Pour répondre à cette question, nous utilisons deux sources d’information. Tout d’abord, les observations historiques, qui sont nombreuses, notamment en Europe depuis la fin de la Seconde Guerre mondiale. Par exemple, nous voyons que les canicules apparaissent plus fréquentes et plus chaudes au cours des dernières décennies. Ensuite, nous utilisons des modèles de climat numériques qui permettent de reproduire et de simuler le système climatique global. On peut ainsi simuler l’ensemble des perturbations naturelles et anthropiques dans le monde, depuis le XIXᵉ siècle. Nous utilisons ces données pour étudier un évènement particulier, par exemple la canicule de juillet 2019 où il a fait 43 °C, en Île-de-France le 25 juillet, et qui détient également le record de la journée la plus chaude enregistrée en France métropolitaine. Sans intervention humaine, il y avait environ une chance sur 20 000 qu’elle ait lieu. Avec les perturbations anthropiques, nous sommes passés à une chance sur 40 en 2019. Au niveau de l’intensité, elle fut aussi 2 °C plus chaude que ce qu’elle aurait été sans influence humaine.
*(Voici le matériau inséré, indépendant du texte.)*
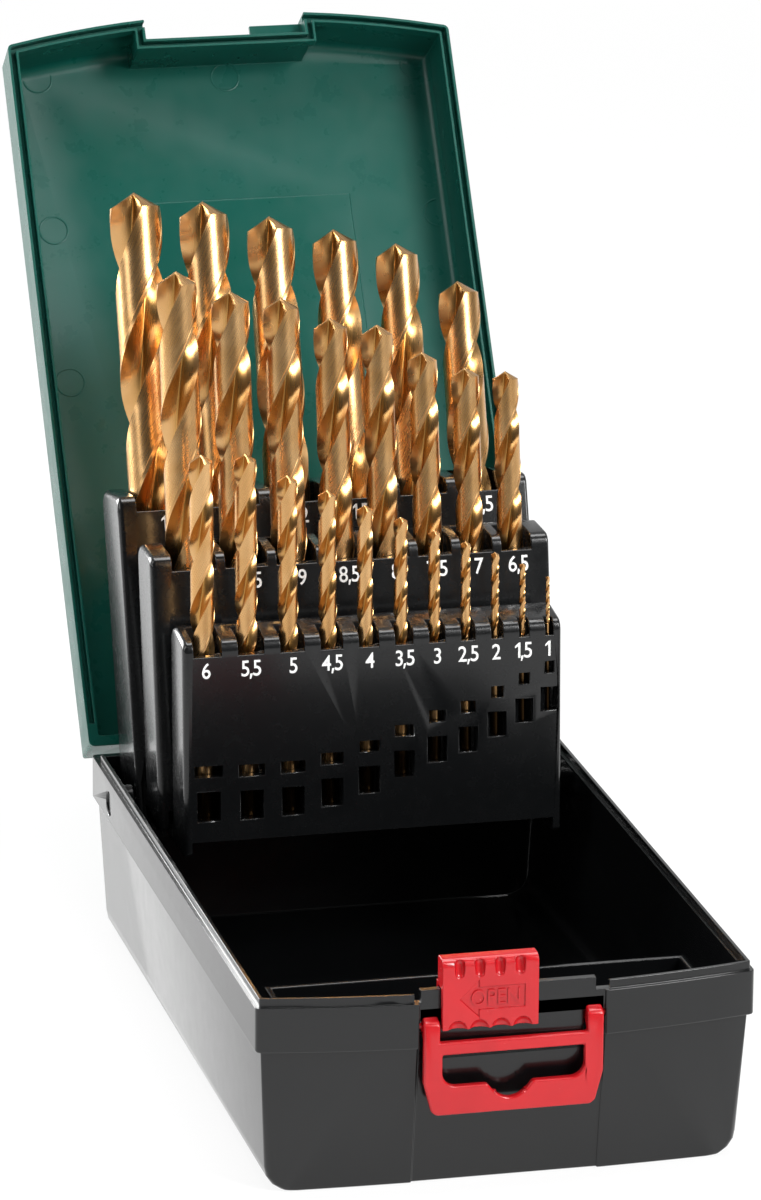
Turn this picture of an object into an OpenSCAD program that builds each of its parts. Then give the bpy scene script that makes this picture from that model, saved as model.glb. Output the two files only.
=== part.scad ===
// Drill bit case: a hinged box whose three racks swing up as the lid opens.
// Drawn open, as it stands in use: lid back, racks fanned, latch slid left.
// X runs right seen from the front, Y to the back, Z up; the origin is the
// centre of the base's underside. All sizes are in mm and degrees.

/* [Case] */
// Width over the rim
case_w = 118; // [117.8:0.1:119]
// Length between the corners, front to back
case_l = 189.2; // [189:0.1:191]
// How far the front bows out at the rim
bow_rim = 6.3; // [5.8:0.1:7]
// How far the front bows out at the underside
bow_foot = 1.9; // [1:0.1:3]
// Height of the base's rim
base_h = 46; // [45.8:0.1:48]
// Height of the thick collar round the rim
collar_h = 10.8; // [10.4:0.1:12]
// Wall of the collar
collar_t = 2.4; // [2.2:0.1:2.5]
// Wall and floor of the body below the collar
wall_t = 2; // [1.6:0.1:2.2]
// Step in from the collar to the body
step_in = 1.4; // [1:0.1:1.6]
// Inset of the underside from the rim
foot_in = 2.8; // [2.4:0.1:3.2]
// Radius of the two long bottom edges
foot_r = 6; // [4:0.5:8]
// Radius of the upright corners
corner_r = 1.5; // [1:0.1:3]
// Height of the tongue the lid closes over
tongue_h = 2.1; // [1.5:0.1:2.3]
// Thickness of the tongue
tongue_t = 0.9; // [0.7:0.1:1]
// Set-back of the tongue from the rim's outer face
tongue_in = 0.95; // [0.9:0.05:1.1]

/* [Front compartment] */
// Back face of the low dividing wall
divider_y = -65; // [-65.5:0.1:-64.5]
// Height of the dividing wall's top
divider_h = 40.2; // [38:0.1:40.3]
// Half the width of the compartment
divider_x = 50.5; // [48:0.5:51]
// Thickness of the dividing wall
divider_t = 1.5; // [1.2:0.1:2]

/* [Lid] */
// Depth of the closed lid
lid_h = 18.5; // [18.3:0.1:20]
// Wall of the lid
lid_t = 2; // [1.6:0.1:2.2]
// Thickness of the lid's rim band
rim_t = 2.7; // [2.6:0.1:3]
// Height of the lid's rim band
rim_h = 3.6; // [3.2:0.1:4.5]
// Radius of the lid's top edges
lid_r = 5; // [3:0.5:6]
// Draft of the lid's sides
lid_draft = 0.6; // [0.3:0.1:1]
// How far the lid stands open
open_angle = 123.2; // [120:0.1:125]
// Hinge line behind the middle of the case
hinge_y = 96.2; // [96:0.1:96.8]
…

3. Est-il possible de connaître avec autant de précision tous les événements extrêmes : précipitations, sécheresses, cyclones… ?
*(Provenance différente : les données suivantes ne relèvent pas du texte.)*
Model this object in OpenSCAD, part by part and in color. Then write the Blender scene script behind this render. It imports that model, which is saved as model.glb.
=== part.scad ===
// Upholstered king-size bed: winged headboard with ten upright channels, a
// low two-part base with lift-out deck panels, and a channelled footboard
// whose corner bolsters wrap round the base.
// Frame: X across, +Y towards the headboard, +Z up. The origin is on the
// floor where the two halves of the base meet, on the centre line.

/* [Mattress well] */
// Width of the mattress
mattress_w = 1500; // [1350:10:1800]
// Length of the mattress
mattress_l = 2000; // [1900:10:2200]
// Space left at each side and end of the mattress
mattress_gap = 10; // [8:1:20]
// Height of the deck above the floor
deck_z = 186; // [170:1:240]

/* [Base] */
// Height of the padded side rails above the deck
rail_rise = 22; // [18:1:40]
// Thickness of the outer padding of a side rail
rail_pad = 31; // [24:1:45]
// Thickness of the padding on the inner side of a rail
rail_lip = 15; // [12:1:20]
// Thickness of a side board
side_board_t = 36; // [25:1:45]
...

L’influence humaine est plus ou moins forte et dépend beaucoup du type d’événement. Dans le cas des vagues de chaleur, l’intensification est une conséquence directe de l’augmentation de l’effet de serre. Les mécanismes, eux, ne changent pas : des vagues de chaleur pouvaient déjà se produire par le passé, mais lorsque les conditions sont réunies, une vague de chaleur telle que celle observée au Canada au cours de l’été 2021 se trouve renforcée, car les gaz à effet de serre émis augmentent la température. Pour les précipitations, une atmosphère plus chaude contient plus de vapeur d’eau et, si les conditions sont réunies pour qu’elle se condense, il y a plus de pluie qu’auparavant. Mais pour qu’il y ait inondation, d’autres paramètres interviennent qui ne dépendent pas que du climat : l’imperméabilisation des sols, leur nature… Le résumé aux décideurs du groupe de travail no 1 du GIEC, publié en août 2021, précise qu’un évènement de fortes précipitations aura en moyenne 2,7 fois plus de chance de se produire si le climat se réchauffe de + 4 °C, alors qu’une vague de chaleur est un risque 9,4 fois plus élevé dans les mêmes conditions.
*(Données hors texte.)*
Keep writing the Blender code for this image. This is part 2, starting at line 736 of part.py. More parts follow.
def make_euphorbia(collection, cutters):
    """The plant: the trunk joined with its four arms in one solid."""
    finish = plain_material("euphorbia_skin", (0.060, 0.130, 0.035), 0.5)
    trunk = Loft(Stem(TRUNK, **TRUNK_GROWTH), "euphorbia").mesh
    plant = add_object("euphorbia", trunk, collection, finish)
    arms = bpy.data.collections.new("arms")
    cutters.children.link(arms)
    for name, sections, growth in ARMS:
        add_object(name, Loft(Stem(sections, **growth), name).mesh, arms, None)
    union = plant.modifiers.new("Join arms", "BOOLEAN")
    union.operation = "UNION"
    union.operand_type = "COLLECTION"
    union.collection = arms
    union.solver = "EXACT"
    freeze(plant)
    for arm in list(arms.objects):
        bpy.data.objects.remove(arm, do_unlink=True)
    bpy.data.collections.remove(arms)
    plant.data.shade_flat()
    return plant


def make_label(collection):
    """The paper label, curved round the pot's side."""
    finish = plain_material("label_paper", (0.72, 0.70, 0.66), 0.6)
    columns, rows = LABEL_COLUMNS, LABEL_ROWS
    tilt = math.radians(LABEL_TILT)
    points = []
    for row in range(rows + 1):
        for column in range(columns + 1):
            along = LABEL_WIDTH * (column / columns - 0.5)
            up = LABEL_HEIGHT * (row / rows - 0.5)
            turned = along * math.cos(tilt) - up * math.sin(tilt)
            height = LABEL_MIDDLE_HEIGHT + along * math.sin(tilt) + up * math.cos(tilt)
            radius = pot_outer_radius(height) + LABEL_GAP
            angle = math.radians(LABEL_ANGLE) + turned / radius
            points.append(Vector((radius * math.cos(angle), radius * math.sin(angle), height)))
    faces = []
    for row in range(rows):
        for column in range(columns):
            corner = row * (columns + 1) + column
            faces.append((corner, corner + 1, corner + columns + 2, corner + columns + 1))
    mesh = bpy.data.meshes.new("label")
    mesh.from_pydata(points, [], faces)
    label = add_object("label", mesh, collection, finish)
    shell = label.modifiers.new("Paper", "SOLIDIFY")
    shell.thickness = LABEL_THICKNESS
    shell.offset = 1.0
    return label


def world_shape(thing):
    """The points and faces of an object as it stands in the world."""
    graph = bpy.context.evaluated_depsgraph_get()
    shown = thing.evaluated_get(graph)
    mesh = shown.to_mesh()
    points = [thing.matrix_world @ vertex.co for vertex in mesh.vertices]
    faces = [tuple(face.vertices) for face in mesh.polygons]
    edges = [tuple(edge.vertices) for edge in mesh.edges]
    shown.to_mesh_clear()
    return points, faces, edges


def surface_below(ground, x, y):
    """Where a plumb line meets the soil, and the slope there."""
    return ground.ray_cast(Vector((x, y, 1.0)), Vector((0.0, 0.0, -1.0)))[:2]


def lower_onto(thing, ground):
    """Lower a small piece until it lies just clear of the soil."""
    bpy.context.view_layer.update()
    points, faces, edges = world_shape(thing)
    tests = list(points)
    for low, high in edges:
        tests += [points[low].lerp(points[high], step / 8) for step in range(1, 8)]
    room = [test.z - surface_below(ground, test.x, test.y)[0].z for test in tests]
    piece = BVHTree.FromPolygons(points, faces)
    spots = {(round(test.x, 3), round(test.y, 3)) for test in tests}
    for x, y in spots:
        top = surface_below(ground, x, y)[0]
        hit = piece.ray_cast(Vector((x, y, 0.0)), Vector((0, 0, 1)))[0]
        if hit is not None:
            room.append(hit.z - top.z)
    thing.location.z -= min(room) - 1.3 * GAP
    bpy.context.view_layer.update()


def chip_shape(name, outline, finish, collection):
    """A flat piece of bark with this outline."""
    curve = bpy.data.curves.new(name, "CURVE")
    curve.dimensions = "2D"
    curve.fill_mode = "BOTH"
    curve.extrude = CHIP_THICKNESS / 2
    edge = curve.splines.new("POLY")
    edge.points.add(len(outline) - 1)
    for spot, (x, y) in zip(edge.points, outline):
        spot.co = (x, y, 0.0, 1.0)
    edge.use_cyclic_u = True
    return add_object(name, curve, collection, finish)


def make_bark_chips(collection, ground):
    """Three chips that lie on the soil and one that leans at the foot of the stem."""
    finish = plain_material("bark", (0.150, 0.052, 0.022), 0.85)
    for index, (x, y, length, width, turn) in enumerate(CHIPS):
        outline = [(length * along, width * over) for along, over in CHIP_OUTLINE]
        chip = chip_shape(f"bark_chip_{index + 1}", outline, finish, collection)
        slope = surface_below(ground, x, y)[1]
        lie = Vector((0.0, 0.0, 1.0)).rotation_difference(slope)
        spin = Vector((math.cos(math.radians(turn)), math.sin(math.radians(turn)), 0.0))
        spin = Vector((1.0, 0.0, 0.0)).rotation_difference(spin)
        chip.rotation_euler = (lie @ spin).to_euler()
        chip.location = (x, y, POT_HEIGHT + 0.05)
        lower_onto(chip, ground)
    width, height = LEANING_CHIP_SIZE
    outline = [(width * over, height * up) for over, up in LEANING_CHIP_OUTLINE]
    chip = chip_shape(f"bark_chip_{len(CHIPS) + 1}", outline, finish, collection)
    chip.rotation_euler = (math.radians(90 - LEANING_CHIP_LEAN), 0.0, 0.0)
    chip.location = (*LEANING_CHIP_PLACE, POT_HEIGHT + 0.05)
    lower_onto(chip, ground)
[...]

Les cyclones sont, pour ce qui concerne les vents extrêmes, plus difficiles à étudier que l’eau et la température. Divers résultats suggèrent que les cyclones de forte intensité seront de plus en plus intenses, mais l’évolution du nombre de cyclones est moins claire. L’évolution des tempêtes susceptibles d’affecter l’Europe est également incertaine.

4. Quelles évolutions futures sont à prévoir ?

De nombreux événements extrêmes seront plus intenses et plus fréquents à l’avenir. Nos recherches consistent à mieux quantifier les choses selon les types d’événements et les zones du globe. Nous regardons également si les changements observés sont bien conformes à ceux simulés par les modèles de climat. Météo-France s’équipe de nouveaux calculateurs, car ces modèles de climat, très proches de ceux utilisés pour les prévisions météo à court terme, demandent de grosses capacités de calcul. Nos travaux de recherche contribuent également à prévenir les pouvoirs publics des risques naturels du futur qui ne ressembleront pas à ceux du passé. Il existe de très forts enjeux autour de l’adaptation au changement climatique de ce point de vue.